Впрочем, к общему пониманию так и не пришли. Почти сорокалетнему Прокофьеву притча виделась в одном свете, а его соавторам — Борису Кохно и Георгию Баланчину, которым было в ту пору по 24 года, — совершенно в другом. Но тут у жены композитора подоспели роды, и он лишь успел подумать: «Эх, надо из „Блудного сына“ сделать фортепианную сюиту!» В итоге, пишет композитор, «сбылись мои худшие опасения. Пока Дягилев разъезжал по Парижам, Кохно с Баланчивадзе ничего, кроме неприличных жестов, придумать не могли. Совсем в разрез с моей музыкой и декорациями… Обо всем этом я заявил и Баланчивадзе, и Кохну, и подошедшему после репетиции Дягилеву. Мне отвечали расплывчато: „да, да, надо подумать…“».
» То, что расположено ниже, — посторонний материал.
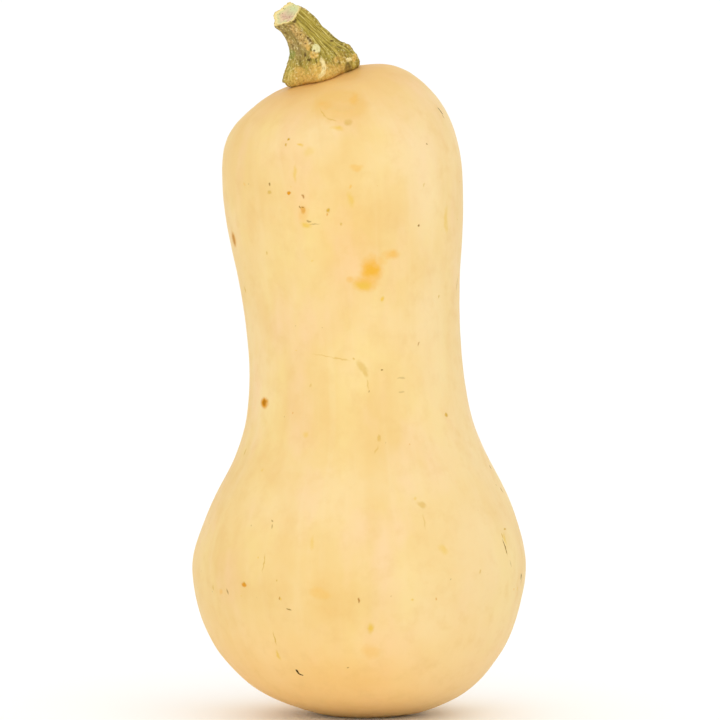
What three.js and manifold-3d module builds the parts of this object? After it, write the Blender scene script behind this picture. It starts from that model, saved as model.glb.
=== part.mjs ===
// A butternut squash with its cut stem, standing on the flattened patch at its blossom end.
// Millimetres, +Z up. The origin is the centre of the resting patch, and the stem leans towards -X.

import * as THREE from "three";
import { mergeVertices } from "three/addons/utils/BufferGeometryUtils.js";
import Module from "manifold-3d";

const wasm = await Module();
wasm.setup();

// ---------- driving dimensions of the fruit ----------
const REST_RADIUS = 14; // the flat patch it stands on
const BULB_RADIUS = 59.8; // the seed end, at its widest
const BULB_HEIGHT = 51;
const WAIST_RADIUS = 38.2; // the narrowest part of the neck
const WAIST_HEIGHT = 129;
const HEAD_RADIUS = 43.2; // the swelling at the stem end
const HEAD_HEIGHT = 193;
const CROWN_HEIGHT = 234; // the top of the dome, before it is tilted

const HEAD_LEAN = -6.6; // how far the head stands off the bulb's axis, along X
const BULB_LEAN = -1.8; // how far the bulb's axis stands off the resting patch, along X
const NECK_BOW = 2.4; // how far the neck bows along Y
const CROWN_TILT_X = 0.3; // slope of the crown, which sheds towards -X
const CROWN_TILT_Y = 0.1; // and towards -Y
const WELL_DEPTH = 1.1; // the hollow round the foot of the stem
const WELL_RADIUS = 17;
const WELL_CENTRE = new THREE.Vector2(-15, 0);
const LOBE_SHARE = 0.008; // the three seed chambers make the bulb faintly three-sided

// ---------- driving dimensions of the stem ----------
const CUT = new THREE.Vector3(-28.4, -4.8, 252.7); // the centre of its cut end
const CUT_NORMAL = new THREE.Vector3(-0.5, -0.52, 0.69).normalize();
const FOOT_LEAN = 17; // degrees that the foot's rings lean towards -X
const CUT_LEAN = 44; // and the rings past the cut
const FOOT_NOD = 3; // degrees that the same rings nod towards -Y
const CUT_NOD = 20;
const RIDGES = 5;
const RIDGE_TURN = -0.3; // turns the ridges about the stem's axis, in radians
const RIDGE_SHARE = 0.16; // height of a ridge as a share of the stem's radius
const TOE_SHARE = 0.08; // how much further a ridge stands out where it spreads into a toe
const FIT_GAP = 0.3; // between the stem's foot and the skin

// The stem from its root inside the fruit to a little past its cut: [x, y, z, outer radius].
const STEM_STATIONS = [
  [-14.4, 0.6, 224, 14.6],
  [-15, 0.2, 230.4, 14.6],
  [-16.2, -0.4, 233.9, 14.5],
  [-17.1, -1, 237.5, 12.4],
  [-18.5, -1.8, 240.4, 9.8],
  [-20, -2.4, 243.5, 7.9],
  [-22.2, -3.2, 246.7, 6.8],
  [-25.1, -4, 250, 6.3],
  [CUT.x, CUT.y, CUT.z, 5.8],
  [-32.6, -6.1, 257.6, 5.5],
];

// ---------- mesh fineness ----------
const FRUIT_SIDES = 56;
const FRUIT_RINGS = 46;
const STEM_SIDES = 40;
const STEM_RINGS = 24;

// Half of the fruit's outline as [radius, height], from the edge of the resting patch to the crown.
const FRUIT_OUTLINE = [
  [REST_RADIUS, 0],
  [32.4, 6],
  [43.2, 13.3],
  [54, 28.5],
  [BULB_RADIUS, BULB_HEIGHT],
  [58, 65],
  [53.2, 79],
  [45.6, 93.5],
  [40.2, 108],
  [WAIST_RADIUS, WAIST_HEIGHT],
  [39.2, 153],
  [41.9, 173],
  [HEAD_RADIUS, HEAD_HEIGHT],
  [41.3, 208],
  [34, 219.6],
  [20.6, 230],
  [0, CROWN_HEIGHT],
];

// 0 below start, 1 above end, and a smooth climb between.
function climb(value, start, end) {
  return THREE.MathUtils.smoothstep(value, start, end);
}

// A closed LatheGeometry about Z from an outline that starts and ends on the axis, moved by a warp.
function turned(outline, sides, warp) {
  const geometry = new THREE.LatheGeometry(outline, sides).rotateX(Math.PI / 2);
  geometry.deleteAttribute("normal");
  geometry.deleteAttribute("uv");
  const closed = mergeVertices(geometry, 1e-3);
  const position = closed.getAttribute("position");
  const point = new THREE.Vector3();
  for (let i = 0; i < position.count; i += 1) {
    point.fromBufferAttribute(position, i);
    warp(point);
    position.setXYZ(i, point.x, point.y, point.z);
  }
  return closed;
}

// The faint sides of the bulb, the lean of the neck, the tilt of the crown and the stem's well.
function shapeFruit(point) {
  const radius = Math.hypot(point.x, point.y);
  const angle = Math.atan2(point.y, point.x);
  const height = point.z;

  const bulb = climb(height, 0, 30) * (1 - climb(height, 60, 110));
  const lobes = 1 + LOBE_SHARE * bulb * Math.cos(3 * angle + Math.PI / 2);
  point.x *= lobes;
  point.y *= lobes;

  const crown = climb(height, 185, 218) * (1 - Math.min(radius / HEAD_RADIUS, 1)) ** 0.85;
  point.z += crown * (CROWN_TILT_X * point.x + CROWN_TILT_Y * point.y);

  point.x += BULB_LEAN * climb(height, 0, 26) + HEAD_LEAN * climb(height, 92, 208);
  point.y += NECK_BOW * climb(height, 40, 190);

  const fromStem = Math.hypot(point.x - WELL_CENTRE.x, point.y - WELL_CENTRE.y) / WELL_RADIUS;
  if (height > HEAD_HEIGHT) point.z -= WELL_DEPTH * Math.exp(-fromStem * fromStem);
}

function fruitGeometry() {
  const curve = new THREE.SplineCurve(FRUIT_OUTLINE.map(([r, z]) => new THREE.Vector2(r, z)));
  const outline = [new THREE.Vector2(0, 0), ...curve.getSpacedPoints(FRUIT_RINGS)];
  outline.at(-1).x = 0;
  return turned(outline, FRUIT_SIDES, shapeFruit);
}

// The same geometry grown outwards by a distance.
function grown(geometry, distance) {
  const larger = geometry.clone();
  larger.computeVertexNormals();
  const position = larger.getAttribute("position");
  const normal = larger.getAttribute("normal");
  for (let i = 0; i < position.count; i += 1) {
    position.setXYZ(
      i,
      position.getX(i) + distance * normal.getX(i),
      position.getY(i) + distance * normal.getY(i),
      position.getZ(i) + distance * normal.getZ(i),
    );
  }
  larger.deleteAttribute("normal");
  return larger;
}

function stemGeometry() {
  const axis = new THREE.CatmullRomCurve3(
    STEM_STATIONS.map(([x, y, z]) => new THREE.Vector3(x, y, z)),
    false,
    "catmullrom",
  );
  const girth = new THREE.SplineCurve(
    STEM_STATIONS.map(([, , , radius], index) => new THREE.Vector2(index, radius)),
  );
  const outline = [new THREE.Vector2(0, 0)];
  for (let ring = 0; ring <= STEM_RINGS; ring += 1) {
    outline.push(new THREE.Vector2(1, ring / STEM_RINGS));
  }
  outline.push(new THREE.Vector2(0, 1));

  const facing = new THREE.Vector3(); // the way a ring faces, and its two directions
  const beside = new THREE.Vector3();
  const across = new THREE.Vector3();
  return turned(outline, STEM_SIDES, (point) => {
    const share = THREE.MathUtils.clamp(point.z, 0, 1);
    const reach = Math.hypot(point.x, point.y);
    const angle = Math.atan2(point.y, point.x);
    const lean = THREE.MathUtils.degToRad(THREE.MathUtils.lerp(FOOT_LEAN, CUT_LEAN, share ** 2));
    const nod = THREE.MathUtils.degToRad(THREE.MathUtils.lerp(FOOT_NOD, CUT_NOD, share ** 2));
    facing.set(-Math.sin(lean), -Math.sin(nod), Math.cos(lean)).normalize();
    beside.set(0, 1, 0).cross(facing).normalize();
    across.crossVectors(facing, beside);

    const crest = Math.abs(Math.cos((RIDGES * (angle - RIDGE_TURN)) / 2)) ** 1.4;
    const toe = TOE_SHARE * (1 - climb(share, 0.2, 0.45));
    const radius = reach * girth.getPoint(share).y * (1 - (RIDGE_SHARE + toe) * (1 - crest));
    point.copy(axis.getPoint(share));
    point.addScaledVector(beside, radius * Math.cos(angle));
    point.addScaledVector(across, radius * Math.sin(angle));
  });
}

// A block whose one face lies on the stem's cut, with the waste end inside it.
function sawGeometry() {
  const size = 40;
  const turn = new THREE.Quaternion().setFromUnitVectors(new THREE.Vector3(0, 0, 1), CUT_NORMAL);
  const centre = CUT.clone().addScaledVector(CUT_NORMAL, size / 2);
  return new THREE.BoxGeometry(size, size, size).applyQuaternion(turn).translate(...centre);
}

// A closed geometry as a solid that can be cut.
function solidOf(geometry) {
  const bare = geometry.clone();
  bare.deleteAttribute("normal");
  bare.deleteAttribute("uv");
  const merged = mergeVertices(bare, 1e-4);
  return new wasm.Manifold(
    new wasm.Mesh({
      numProp: 3,
      vertProperties: merged.getAttribute("position").array,
      triVerts: new Uint32Array(merged.index.array),
    }),
  );
}

// And a solid as a geometry again.
function geometryOf(solid) {
  const mesh = solid.getMesh();
  const geometry = new THREE.BufferGeometry();
  geometry.setAttribute("position", new THREE.BufferAttribute(mesh.vertProperties, 3));
  geometry.setIndex(new THREE.BufferAttribute(mesh.triVerts, 1));
  geometry.computeVertexNormals();
  return geometry;
}

function namedMesh(name, geometry, material) {
  const mesh = new THREE.Mesh(geometry, material);
  mesh.name = name;
  return mesh;
}

// Hard dry skin, pale tan and faintly waxy.
function skinMaterial() {
  return new THREE.MeshStandardMaterial({ color: 0xf8d696, roughness: 0.55, metalness: 0 });
}

// Dried woody stem, olive over straw.
function stemMaterial() {
  return new THREE.MeshStandardMaterial({ color: 0xa8923a, roughness: 0.8, metalness: 0 });
}

const fruit = fruitGeometry();
const stem = solidOf(stemGeometry())
  .subtract(solidOf(sawGeometry()))
  .subtract(solidOf(grown(fruit, FIT_GAP)));

const squash = new THREE.Group();
squash.add(namedMesh("fruit", geometryOf(solidOf(fruit)), skinMaterial()));
squash.add(namedMesh("stem", geometryOf(stem), stemMaterial()));

export default squash;
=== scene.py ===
# %% [markdown]
# # A butternut squash
# The lesson makes one winter squash: a hard-skinned fruit grown in one piece, and the woody stalk by which
# it was cut from the vine. Both have a plain CAD solid already, which gives their size and place. Here each
# gets the surface of the real thing, built around its solid and nowhere two millimetres off it.

# %% Load the frame
import math
import random

import bmesh
import bpy
from mathutils import Matrix, Vector, noise


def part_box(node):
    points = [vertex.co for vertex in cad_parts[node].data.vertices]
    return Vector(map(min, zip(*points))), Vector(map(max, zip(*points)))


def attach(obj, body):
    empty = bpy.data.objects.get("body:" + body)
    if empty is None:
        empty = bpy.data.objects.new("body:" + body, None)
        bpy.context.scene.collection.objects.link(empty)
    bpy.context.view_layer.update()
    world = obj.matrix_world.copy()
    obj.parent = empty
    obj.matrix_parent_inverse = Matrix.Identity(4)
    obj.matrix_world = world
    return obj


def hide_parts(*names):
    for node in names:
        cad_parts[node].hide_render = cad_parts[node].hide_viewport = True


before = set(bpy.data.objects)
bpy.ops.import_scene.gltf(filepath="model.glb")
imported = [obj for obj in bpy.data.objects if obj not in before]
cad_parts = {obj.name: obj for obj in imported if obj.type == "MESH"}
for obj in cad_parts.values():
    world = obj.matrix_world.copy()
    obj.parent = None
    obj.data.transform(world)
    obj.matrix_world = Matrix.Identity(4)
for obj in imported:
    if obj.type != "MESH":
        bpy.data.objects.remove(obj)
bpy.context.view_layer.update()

CAD_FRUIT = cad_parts["fruit"]
CAD_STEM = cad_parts["stem"]
FRUIT_LOW, FRUIT_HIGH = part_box("fruit")
MM = 0.001
UP = Vector((0, 0, 1))
print("the fruit is", [round(side / MM, 1) for side in FRUIT_HIGH - FRUIT_LOW], "mm")

# %% [markdown]
# ## Measuring the solids
# A squash isn't quite a turned shape: its neck leans and its crown is tilted. So each ring of the new
# meshes is measured on the CAD solid, by rays sent out from the middle of the ring, and little is left to
# fit afterwards. A smooth step and a lumpy noise serve all the shapes that follow.

# %% Helpers for measuring and shaping
def smooth(value, start, end):
    """0 at start, 1 at end, and a smooth climb between them."""
    share = min(max((value - start) / (end - start), 0.0), 1.0)
    return share * share * (3 - 2 * share)


def lumps(point, size, octaves=2, seed=0.0):
    """Noise from about -1 to 1 whose lumps are size across, where size is a number or one for each axis."""
    sizes = size if isinstance(size, tuple) else (size, size, size)
    place = Vector([point[axis] / sizes[axis] + seed * (axis + 1) for axis in range(3)])
    return noise.fractal(place, 1.0, 2.0, octaves)


def ring_directions(facing, sides):
    """Unit vectors round a ring that faces a way, the first of them nearest to +X."""
    beside = Vector((0, 1, 0)).cross(facing).normalized()
    across = facing.cross(beside)
    turns = [2 * math.pi * side / sides for side in range(sides)]
    return [beside * math.cos(turn) + across * math.sin(turn) for turn in turns]


def ring_middle(solid, guess, facing):
    """The middle of a solid's section, from rays sent out from a guess at it."""
    hits = [solid.ray_cast(guess, direction) for direction in ring_directions(facing, 24)]
    places = [place for met, place, _, _ in hits if met]
    return sum(places, Vector()) / len(places)


def use_only(obj):
    """Deselects everything else, so that an operator acts on this object alone."""
    bpy.ops.object.select_all(action="DESELECT")
    obj.select_set(True)
    bpy.context.view_layer.objects.active = obj


def finish_modifier(obj, kind, **settings):
    """Adds a modifier with its settings and applies it."""
    use_only(obj)
    modifier = obj.modifiers.new(kind.lower(), kind)
    for name, value in settings.items():
        setattr(modifier, name, value)
    bpy.ops.object.modifier_apply(modifier=modifier.name)


def subdivide(obj, levels):
    """Subdivision Surface, applied."""
    finish_modifier(obj, "SUBSURF", levels=levels, render_levels=levels)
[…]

Прокофьев не знал, что думать Маэстро приходилось действительно о многом — практически обо всем, что касалось постановки балета. Сергею Сергеевичу понравились декорации, но он и представить себе не мог, сколько мучений пришлось пережить Дягилеву, пока тот, наконец, получил их.
Сначала всё складывалось хорошо. Маэстро, пригласив французского художника Жоржа Руо создать декорации и костюмы для балета, вполне резонно рассчитывал, что тот приедет в Монте-Карло с уже готовыми эскизами. Но эксцентричный, весьма странный на вид художник, прибывший в начале апреля, где-то за полтора месяца до намеченной премьеры, заявил, что набросков у него нет, зато есть все необходимые материалы для их создания. Каждое утро Руо посещал репетиции, затем с удовольствием обедал с Дягилевым, а после этого отправлялся в свой номер в отеле, как он уверял, работать. Кохно же только и ждал той минуты, когда Руо покинет их компанию, потому что считал общение с ним «скукотищей»: художник был одержим идеей, что его дилер Воллард отдает предпочтение «сопернику», Марку Шагалу, и ни о чем другом просто не мог говорить. Но стоило кому-нибудь сказать хоть слово о новом балете, как он тут же умолкал.